Please output the data below exactly as given, starting at its first line and stopping after the line that contains "return grip - Plane(origin=root, z_dir=handle_axis()".

-------------------------

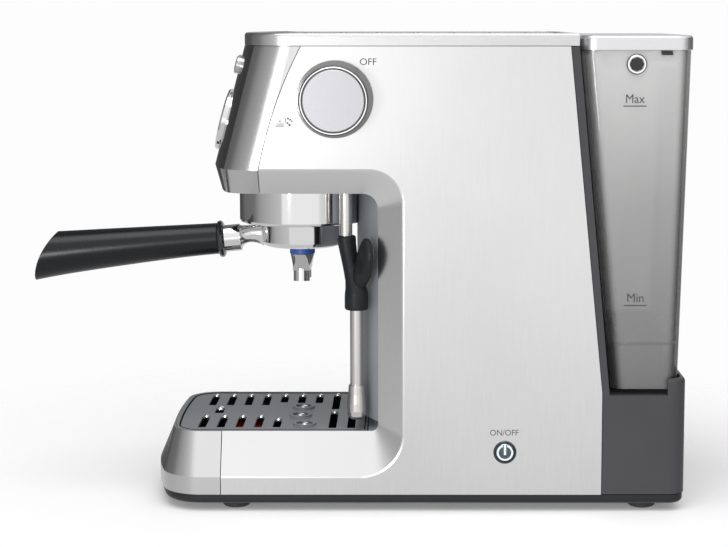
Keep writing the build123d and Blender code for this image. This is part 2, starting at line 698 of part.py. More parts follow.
def handle_grip():
    """Moulded grip that swells towards an obliquely cut end."""
    stations = (
        (-106.0, 181.4, 160.2, 10.4), (-140, 179.6, 156.6, 11.2), (-167.8, 178.2, 152.8, 12.2),
        (-200, 176.5, 148.0, 13.4), (-236, 174.6, 141.4, 14.6),
    )
    faces = []
    for y, top, low, wide in stations:
        plane = Plane(origin=(0, y, (top + low) / 2), x_dir=(1, 0, 0), z_dir=(0, -1, 0))
        faces.append(plane * Ellipse(wide, (top - low) / 2))
    grip = loft(faces)
    # the end is a shallow cylinder cut, which leans back towards the top
    tip, crown = (HANDLE_TIP_Y, 142.3), (-217.8, 175.4)
    bulge = (-229.0, 157.6)
    cut = make_face([
        ThreePointArc(tip, bulge, crown),
        Polyline(crown, (-217.8, 215), (-290, 215), (-290, 120), (HANDLE_TIP_Y, 120), tip),
    ])
    grip -= extrude(Plane.YZ.offset(-40) * cut, 80)
    grip = soften(grip, grip.faces().sort_by(Axis.Y)[0].edges(), 0.9)
    # the root follows the sloping collar
    root = handle_point(4.5)
    return grip - Plane(origin=root, z_dir=handle_axis() * -1) * Cylinder(30, 30, align=LOW)


# ---- steam circuit ----
def steam_knob():
    """Knob body with a coned side and a groove round its face."""
    reach = KNOB_FACE_X - HALF_W
    profile = [
        (0, 0.8), (KNOB_R - 0.6, 0.8), (KNOB_R, 1.6), (KNOB_R, 4.0), (22.6, 17.5), (22.0, reach - 2.4),
        (21.2, reach - 1.0), (20.4, reach - 0.6), (20.2, reach - 1.6), (19.5, reach - 1.6), (0, reach - 1.6),
    ]
    return lathe(profile, (HALF_W, KNOB_Y, KNOB_Z), (1, 0, 0))


def knob_cap():
    reach = KNOB_FACE_X - HALF_W
    profile = [(0, reach - 1.6), (19.4, reach - 1.6), (19.4, reach - 0.4), (19.0, reach), (0, reach)]
    return lathe(profile, (HALF_W, KNOB_Y, KNOB_Z), (1, 0, 0))


def valve_stem():
    return rod((60.4, KNOB_Y, KNOB_Z), (1, 0, 0), 4.0, HALF_W + 0.8 - 60.4)


def steam_valve():
    body = block(40, 56, KNOB_Y - 10, KNOB_Y + 10, KNOB_Z - 12, KNOB_Z + 12)
    body += rod((56, KNOB_Y, KNOB_Z), (1, 0, 0), 8, 8)
    return body - rod((58, KNOB_Y, KNOB_Z), (1, 0, 0), 4.4, 20)


def wand_socket():
    """Ball seat bolted above the head's underside."""
    shape = rod((WAND_X, WAND_Y, HEAD_Z + 3.8), (0, 0, 1), 13.5, 15.5)
    shape -= rod((WAND_X, WAND_Y, HEAD_Z + 3), (0, 0, 1), 10.4, 13.0)
    return shape - rod((WAND_X, WAND_Y, HEAD_Z + 10), (0, 0, 1), 2.5, 20)


def wand_bush():
    """Slotted bush that turns in the seat and lets the ball tilt one way."""
    shape = rod((WAND_X, WAND_Y, HEAD_Z + 4.2), (0, 0, 1), 10.0, 11.4)
    shape -= Pos(WAND_X, WAND_Y, BALL_Z) * Sphere(BALL_R + 0.35)
    shape -= rod((WAND_X, WAND_Y, BALL_Z), (0, 0, 1), 3.0, 20)
    throat = Pos(WAND_X, WAND_Y, HEAD_Z) * Cylinder(5.0, 9.5, align=LOW)
    slot = block(WAND_X, WAND_X + 11, WAND_Y - 5.0, WAND_Y + 5.0, HEAD_Z, HEAD_Z + 9.5)
    return shape - throat - slot


def wand_tube():
    """Ball, upper pipe, the double bend inside the grip and the lower pipe."""
    ball = Pos(WAND_X, WAND_Y, BALL_Z) * Sphere(BALL_R)
    points = [
        (WAND_X, WAND_Y, BALL_Z - 4), (WAND_X, WAND_Y, 176),
        (WAND_LOW_X, WAND_LOW_Y, 142), (WAND_LOW_X, WAND_LOW_Y, 66),
    ]
    pipe = tube_along(points, [18, 18], TUBE_R)
    return ball + pipe


def wand_grip():
    """Rubber sleeve with a leaf-shaped thumb wing."""
    levels = (
        (178.5, 0.0, 5.6), (176.0, 0.0, 6.4), (170.5, 0.12, 6.0), (160, 0.45, 6.2),
        (149, 0.80, 7.2), (140, 1.0, 7.9), (130.3, 1.0, 7.9),
    )
    faces = []
    for z, share, radius in levels:
        x = WAND_X + share * (WAND_LOW_X - WAND_X)
        y = WAND_Y + share * (WAND_LOW_Y - WAND_Y)
        faces.append(Pos(x, y, z) * Circle(radius))
    sleeve = loft(faces)
    return sleeve + wing()


def wing():
    """A leaf 34 mm tall that stands off the sleeve, outwards and back, and leans out upwards."""
    outward = Vector(0.80, 0.60, 0)
    lean = math.radians(14)
    centre = Vector(WAND_LOW_X - 1.5, WAND_LOW_Y - 0.5, 161) + outward * 8.5
    across = outward * math.cos(lean) - Vector(0, 0, math.sin(lean))
    plane = Plane(origin=centre, x_dir=across, z_dir=outward.cross(Vector(0, 0, 1)))
    leaf = Ellipse(7.6, 17.2)
    slices = [plane.offset(d) * scale(leaf, s) for d, s in ((-3.4, 0.62), (0, 1.0), (3.4, 0.62))]
    root = rod(Vector(WAND_LOW_X - 1, WAND_LOW_Y, 149), (outward.X, outward.Y, 0.5), 3.2, 9)
    return loft(slices) + root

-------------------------

- _Response to the task_:
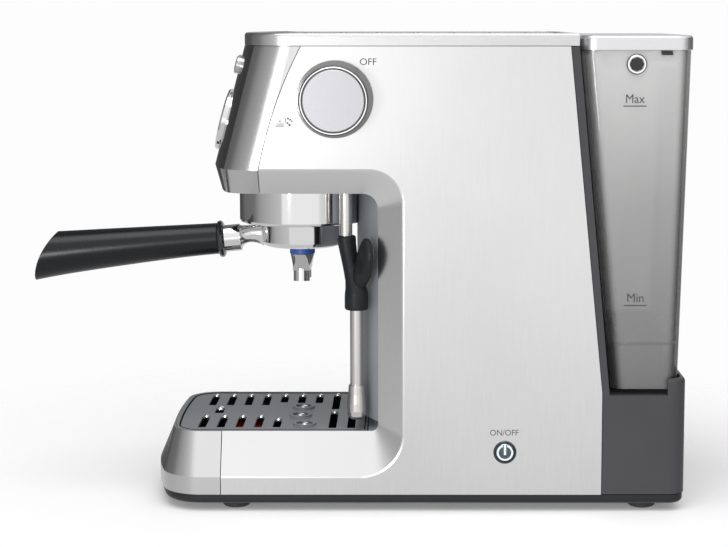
Keep writing the build123d and Blender code for this image. This is part 2, starting at line 698 of part.py. More parts follow.
def handle_grip():
    """Moulded grip that swells towards an obliquely cut end."""
    stations = (
        (-106.0, 181.4, 160.2, 10.4), (-140, 179.6, 156.6, 11.2), (-167.8, 178.2, 152.8, 12.2),
        (-200, 176.5, 148.0, 13.4), (-236, 174.6, 141.4, 14.6),
    )
    faces = []
    for y, top, low, wide in stations:
        plane = Plane(origin=(0, y, (top + low) / 2), x_dir=(1, 0, 0), z_dir=(0, -1, 0))
        faces.append(plane * Ellipse(wide, (top - low) / 2))
    grip = loft(faces)
    # the end is a shallow cylinder cut, which leans back towards the top
    tip, crown = (HANDLE_TIP_Y, 142.3), (-217.8, 175.4)
    bulge = (-229.0, 157.6)
    cut = make_face([
        ThreePointArc(tip, bulge, crown),
        Polyline(crown, (-217.8, 215), (-290, 215), (-290, 120), (HANDLE_TIP_Y, 120), tip),
    ])
    grip -= extrude(Plane.YZ.offset(-40) * cut, 80)
    grip = soften(grip, grip.faces().sort_by(Axis.Y)[0].edges(), 0.9)
    # the root follows the sloping collar
    root = handle_point(4.5)
    return grip - Plane(origin=root, z_dir=handle_axis() * -1) * Cylinder(30, 30, align=LOW)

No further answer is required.